The symbolic Doomsday Clock is ever closer to midnight, or the end of the world, scientists announced Thursday at the National Press Club in Washington, DC.
The clock is now two minutes to midnight based on the predictions of the Bulletin of the Atomic Scientists, a non-profit organization that informs the public about threats to its survival due to nuclear threats, emerging technologies and climate change.
"This is the closest the Clock has ever been to Doomsday, and as close as it was in 1953, at the height of the Cold War," the group said.
Last year, the Clock ticked forward an ominous two and a half minutes to midnight mostly thanks to President Donald Trump. The nuclear danger of a Trump presidency, combined with his and his administration's climate denialism, heighten the risk of a global catastrophe, the group warned then.
As for this year, the Bulletin of the Atomic Scientists explained that the clock moved forward another 30 seconds because "in 2017, world leaders failed to respond effectively to the looming threats of nuclear war and climate change, making the world security situation more dangerous than it was a year ago—and as dangerous as it has been since World War II."
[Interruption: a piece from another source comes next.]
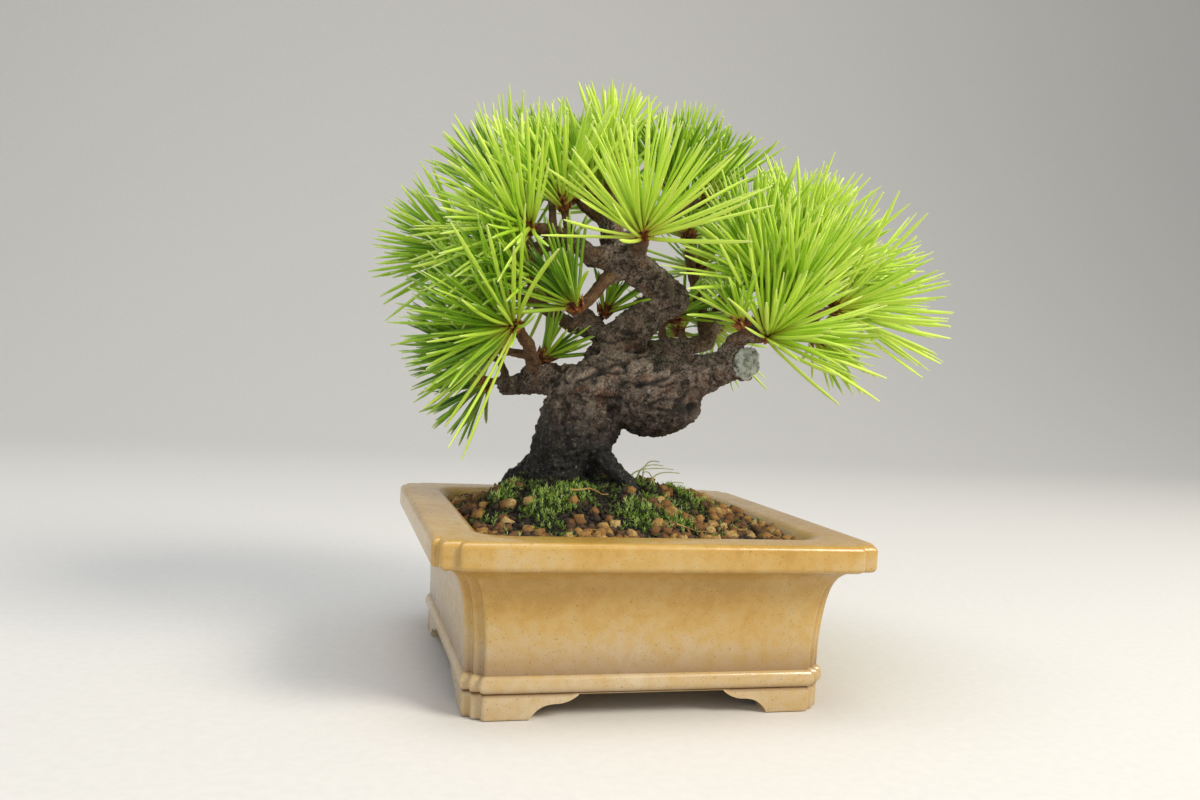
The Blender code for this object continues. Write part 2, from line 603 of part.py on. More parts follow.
class Occupied:
    """The tapered rods that needles keep clear of."""

    def __init__(self):
        self.rods = []

    def add(self, start, end, radius_start, radius_end):
        self.rods.append((*start, *end, radius_start, radius_end))

    def add_path(self, points, radii):
        for i in range(len(points) - 1):
            self.add(points[i], points[i + 1], radii[i], radii[i + 1])

    def clear_length(self, start, direction, length, radius_start, radius_end):
        """Return how far a needle reaches before it comes too near a rod."""
        if not self.rods:
            return length
        rods = np.array(self.rods)
        a = rods[:, 0:3]
        along = rods[:, 3:6] - a
        size = np.maximum((along ** 2).sum(axis=1), 1e-12)
        steps = 22
        first = NEEDLE_FREE_START / length
        for i in range(steps + 1):
            t = first + (1 - first) * i / steps
            point = np.array(start + direction * length * t)
            s = np.clip(((point - a) * along).sum(axis=1) / size, 0.0, 1.0)
            offset = np.linalg.norm(point - a - along * s[:, None], axis=1)
            rod = rods[:, 6] + (rods[:, 7] - rods[:, 6]) * s
            needle = radius_start + (radius_end - radius_start) * t
            if (offset - rod).min() < needle + NEEDLE_CLEARANCE:
                return length * max(0.0, t - 1.5 / steps)
        return length


def needle_options(face_direction, axis, spread, rng):
    """Return ways a needle may lean, the plain one first."""
    lean = face_direction.angle(axis)
    side = face_direction - axis * face_direction.dot(axis)
    if side.length < 0.05:
        side = axis.orthogonal()
    side.normalize()
    across = axis.cross(side)
    options = []
    for i in range(10):
        tilt = lean * math.radians(spread) / math.radians(85)
        turn = 0.0
        if i:
            tilt += math.radians(rng.uniform(-9, 9))
            turn = math.radians(rng.uniform(-14, 14))
        outward = side * math.cos(turn) + across * math.sin(turn)
        options.append(axis * math.cos(tilt) + outward * math.sin(tilt))
    return options


def make_tuft(name, spec, group, occupied, finish, rng):
    """Build a bud with its spreading needles as one body."""
    place, aim, length, spread, branch = spec
    bud = tree_point(*place)
    axis = Vector(aim).normalized()
    turn = axis.to_track_quat("Z", "Y").to_matrix()
    reach = length * MM * TREE_SIZE
    bm = bmesh.new()
    bmesh.ops.create_icosphere(bm, subdivisions=1, radius=BUD_RADIUS)
    roll = rng.uniform(0, 2 * math.pi)
    bmesh.ops.rotate(bm, cent=(0, 0, 0), matrix=Vector((0, 0, 1)).rotation_difference(Vector((
        math.sin(roll) * 0.3, math.cos(roll) * 0.3, 1))).to_matrix(), verts=bm.verts)
    chosen = [face for face in bm.faces if face.calc_center_median().normalized().z > 0.08]
    chosen.sort(key=lambda face: -face.calc_center_median().z)
    plans = []
    needles = []
    beside = Occupied()
    for face in chosen:
        centre = face.calc_center_median()
        base_radius = (face.verts[0].co - centre).length
        start = bud + turn @ centre
        outward = turn @ centre.normalized()
        best_length = 0.0
        best_direction = axis
        for direction in needle_options(outward, axis, spread, rng):
            clear = min(rods.clear_length(start, direction, reach, base_radius, base_radius * NEEDLE_TIP)
                        for rods in (occupied, beside))
            if clear > best_length:
                best_length = clear
                best_direction = direction
            if clear >= reach:
                break
        if best_length >= NEEDLE_SHORTEST:
            plans.append((face, best_direction, best_length))
            tip = start + best_direction * best_length
            root = start + best_direction * min(NEEDLE_ROOT, 0.5 * best_length)
            beside.add(root, tip, base_radius * 0.85, base_radius * NEEDLE_TIP)
            needles.append((start, tip, base_radius, base_radius * NEEDLE_TIP))
    grown = bmesh.ops.extrude_discrete_faces(bm, faces=[plan[0] for plan in plans])
    back = turn.inverted()
    for face, (_, direction, reach_clear) in zip(grown["faces"], plans):
        centre = face.calc_center_median()
        tip = centre + back @ direction * reach_clear
        for vert in face.verts:
            vert.co = tip + (vert.co - centre) * NEEDLE_TIP
    for rod in needles:
        occupied.add(*rod)
    tuft = mesh_object(f"tuft_{name}", bm, group, finish, 30.0)
    tuft.location = bud
    tuft.rotation_euler = turn.to_euler()
    return tuft


def union_all(name, pieces, group, finish):
    """Unite solids into one object, one after another."""
    whole = pieces[0]
    for piece in pieces[1:]:
        boolean(whole, piece, "UNION")
        united = evaluated_mesh(whole)
        whole.modifiers.clear()
        whole.data = united
        bpy.data.objects.remove(piece)
    made = bpy.data.objects.new(name, whole.data)
    made.data.name = name
    made.data.materials.clear()
    made.data.materials.append(finish)
    made.data.shade_smooth()
    made.data.set_sharp_from_angle(angle=math.radians(50))
    group.objects.link(made)
    bpy.data.objects.remove(whole)
    return made


def make_wood(group, tools, finish, occupied):
    """Build the trunk, branches, surface roots and twigs as one body."""
    pieces = []
    for name, stations in TRUNK_TUBES.items():
        pieces.append(tree_tube(name, stations, tools, TRUNK_SIDES))
    for i, (centre, radii, tilt, fineness) in enumerate(TRUNK_SWELLINGS):
        pieces.append(swelling(f"swelling_{i}", centre, radii, tilt, fineness, tools))
        middle = tree_point(*centre)
        occupied.add(middle, middle, max(radii) * MM * TREE_SIZE, max(radii) * MM * TREE_SIZE)
    for name, stations in BRANCHES.items():
        pieces.append(tree_tube(name, stations, tools, BRANCH_SIDES))
    for stations in [*TRUNK_TUBES.values(), *BRANCHES.values()]:
        points = [tree_point(*station[:3]) for station in stations]
        occupied.add_path(points, [station[3] * MM * TREE_SIZE for station in stations])
    carriers = {**TRUNK_TUBES, **BRANCHES}
    for name, (place, aim, _, _, branch) in TUFTS.items():
        bud = tree_point(*place)
        occupied.add(bud, bud, BUD_RADIUS, BUD_RADIUS)
        points, radii = twig_path(bud, Vector(aim).normalized(), carriers[branch])
        pieces.append(tube(f"twig_{name}", points, radii, tools, TWIG_SIDES))
        occupied.add_path(points, radii)
    return union_all("trunk_and_branches", pieces, group, finish)


def make_root_socket(tools):
    """Return the buried wood swollen by the gap, which shapes the soil's socket."""
    pieces = [tree_tube("socket_column", TRUNK_TUBES["column"], tools, TRUNK_SIDES, GAP * 1.3)]
    for name in ("root_front", "root_left", "root_back"):
        pieces.append(tree_tube(f"socket_{name}", BRANCHES[name], tools, BRANCH_SIDES, GAP * 1.3))
    socket = union_all("root_socket", pieces, tools, None)
    return guide(socket)


def make_seal(group, finish):
    """Build the domed wound seal on the end of the cut stub."""
    last = tree_point(*TRUNK_TUBES["stub_end"][-1][:3])
    before = tree_point(*TRUNK_TUBES["stub_end"][-2][:3])
    axis = (last - before).normalized()
    radius = SEAL_DIAMETER / 2
    rings = []
    count = 20
    for share, lift in ((1.0, 0.0), (1.03, 0.35), (0.9, 0.75), (0.6, 0.95), (0.2, 1.0)):
        rings.append([Vector((radius * share * math.cos(2 * math.pi * i / count),
                              radius * share * math.sin(2 * math.pi * i / count),
                              GAP + SEAL_THICKNESS * lift)) for i in range(count)])
    seal = mesh_object("cut_seal", loft(rings), group, finish)
    seal.location = last
    seal.rotation_euler = axis.to_track_quat("Z", "Y").to_euler()
    return seal


def world_bounds(objects):
    """Return the least and greatest corner of the finished objects."""
    bpy.context.view_layer.update()
    graph = bpy.context.evaluated_depsgraph_get()
    corners = []
    for item in objects:
        shown = item.evaluated_get(graph)
        mesh = shown.to_mesh()
        corners += [item.matrix_world @ vert.co for vert in mesh.vertices]
        shown.to_mesh_clear()
    low = [min(corner[axis] for corner in corners) for axis in range(3)]
    high = [max(corner[axis] for corner in corners) for axis in range(3)]
    return low, high


def main():
    for item in list(bpy.data.objects):
        bpy.data.objects.remove(item)
    rng = random.Random(SEED)
    plant = collection("bonsai_tree_in_a_pot")
    tools = collection("construction")

    glaze = material("ochre glaze over stoneware", (0.42, 0.26, 0.075), 0.28)
    bark = material("wet pine bark", (0.045, 0.028, 0.020), 0.75)
    needle = material("fresh pine needles", (0.22, 0.46, 0.03), 0.5)
    soil = material("baked clay grains", (0.16, 0.075, 0.035), 0.9)
    gravel = material("coarse pumice gravel", (0.35, 0.28, 0.20), 0.95)
    moss = material("green moss", (0.05, 0.14, 0.015), 0.95)
    plastic = material("black plastic mesh", (0.02, 0.02, 0.02), 0.5)
    wire = material("brown coated aluminium wire", (0.16, 0.08, 0.04), 0.35, 1.0)
    putty = material("grey wound sealing putty", (0.42, 0.44, 0.44), 0.6)

    pieces = [make_pot(plant, tools, glaze)]
    pieces.append(make_screen(plant, tools, plastic))
    pieces.append(make_clip(plant, tools, wire))
    pieces.append(make_drainage(plant, tools, gravel))
    occupied = Occupied()
    pieces.append(make_wood(plant, tools, bark, occupied))
    socket = make_root_socket(tools)
    pieces.append(make_soil(plant, tools, socket, soil))
    for name, (centre, half_lengths) in MOSS_CUSHIONS.items():
        pieces.append(make_moss(name, centre, half_lengths, plant, socket, moss))
    pieces.append(make_seal(plant, putty))
    for name, spec in TUFTS.items():
        pieces.append(make_tuft(name, spec, plant, occupied, needle, rng))

    root = bpy.data.objects.new("bonsai_frame", None)
    plant.objects.link(root)
    for item in [*pieces, *tools.objects]:
        item.parent = root
    low, high = world_bounds(pieces)
    root.location = (-(low[0] + high[0]) / 2, -(low[1] + high[1]) / 2, 0.0)
    bpy.context.view_layer.update()


main()
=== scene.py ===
# %% [markdown]
# # A small pine bonsai in a square glazed pot
#
# This lesson gives a plain CAD model of a potted pine its finished looks. The CAD says where everything is:
# the pot, the trunk, the soil and the bud of each tuft of needles. Here each of them gets its real surface:
# glaze, bark, fired-clay grains, moss and some thousands of needles.

# %% Load the CAD model
import math
import random

import bmesh
import bpy
import numpy as np
from mathutils import Matrix, Vector, noise
from mathutils.bvhtree import BVHTree


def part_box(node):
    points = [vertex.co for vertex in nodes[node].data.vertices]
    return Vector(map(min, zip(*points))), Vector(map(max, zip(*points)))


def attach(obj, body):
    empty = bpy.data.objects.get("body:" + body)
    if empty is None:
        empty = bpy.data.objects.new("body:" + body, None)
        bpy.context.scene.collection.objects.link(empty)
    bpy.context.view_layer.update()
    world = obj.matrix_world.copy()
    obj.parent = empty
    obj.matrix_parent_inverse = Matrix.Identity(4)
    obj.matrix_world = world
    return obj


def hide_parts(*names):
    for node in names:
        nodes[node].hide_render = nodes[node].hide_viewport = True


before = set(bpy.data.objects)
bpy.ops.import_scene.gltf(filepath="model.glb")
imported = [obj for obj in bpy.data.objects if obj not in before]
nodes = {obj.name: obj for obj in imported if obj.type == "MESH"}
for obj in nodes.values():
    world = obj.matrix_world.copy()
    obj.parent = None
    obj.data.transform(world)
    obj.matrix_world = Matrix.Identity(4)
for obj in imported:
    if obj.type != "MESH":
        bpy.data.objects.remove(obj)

MM = 0.001
noise.seed_set(5)            # without a fixed seed the noise vectors change with the clock
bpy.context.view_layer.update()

# %% [markdown]
# ## Places taken from the CAD
#
# The middle of the pot and the top of its rim are measured from the CAD, and the pot stands on the plane at
# height zero. A helper copies a CAD mesh with its loose triangles welded, because smoothing, measuring and
# remeshing all need neighbours that share their corners.

# %% Pot centre and welded copies
pot_low, pot_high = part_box("pot")
POT = Vector(((pot_low[0] + pot_high[0]) / 2, (pot_low[1] + pot_high[1]) / 2, 0.0))
RIM_HALF = (pot_high[0] - pot_low[0]) / 2
RIM_TOP = pot_high[2]


def welded(node):
    """Return a bmesh copy of a CAD node with its doubles merged."""
    bm = bmesh.new()
    bm.from_mesh(nodes[node].data)
    bmesh.ops.remove_doubles(bm, verts=bm.verts, dist=0.002 * MM)
    return bm


def new_object(name, mesh):
    """Return an object that shows a mesh, at the origin."""
    made = bpy.data.objects.new(name, mesh)
    bpy.context.scene.collection.objects.link(made)
    return made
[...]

See the 2018 Doomsday Clock Statement: https://t.co/ST3D8oi2L3 https://t.co/Ofucv3DFqD— Bulletin of the Atomic Scientists (@Bulletin of the Atomic Scientists)1516896743.0
"The greatest risks last year arose in the nuclear realm. North Korea's nuclear weapons program appeared to make remarkable progress in 2017, increasing risks for itself, other countries in the region, and the United States," the group continued. "Hyperbolic rhetoric and provocative actions on both sides have increased the possibility of nuclear war by accident or miscalculation."
"On the climate change front, the danger may seem less immediate, but avoiding catastrophic temperature increases in the long run require urgent attention now. The nations of the world will have to significantly decrease their greenhouse gas emissions to keep climate risks manageable, and so far, the global response has fallen far short of meeting this challenge," the Bulletin of the Atomic Scientists said.
Rachel Bronson, president of the Bulletin of the Atomic Scientists, called on immediate global action to rewind the clock.
"It is urgent that, collectively, we put in the work necessary to produce a 2019 Clock statement that rewinds the Doomsday Clock," Bronson said. "Get engaged, get involved, and help create that future. The time is now."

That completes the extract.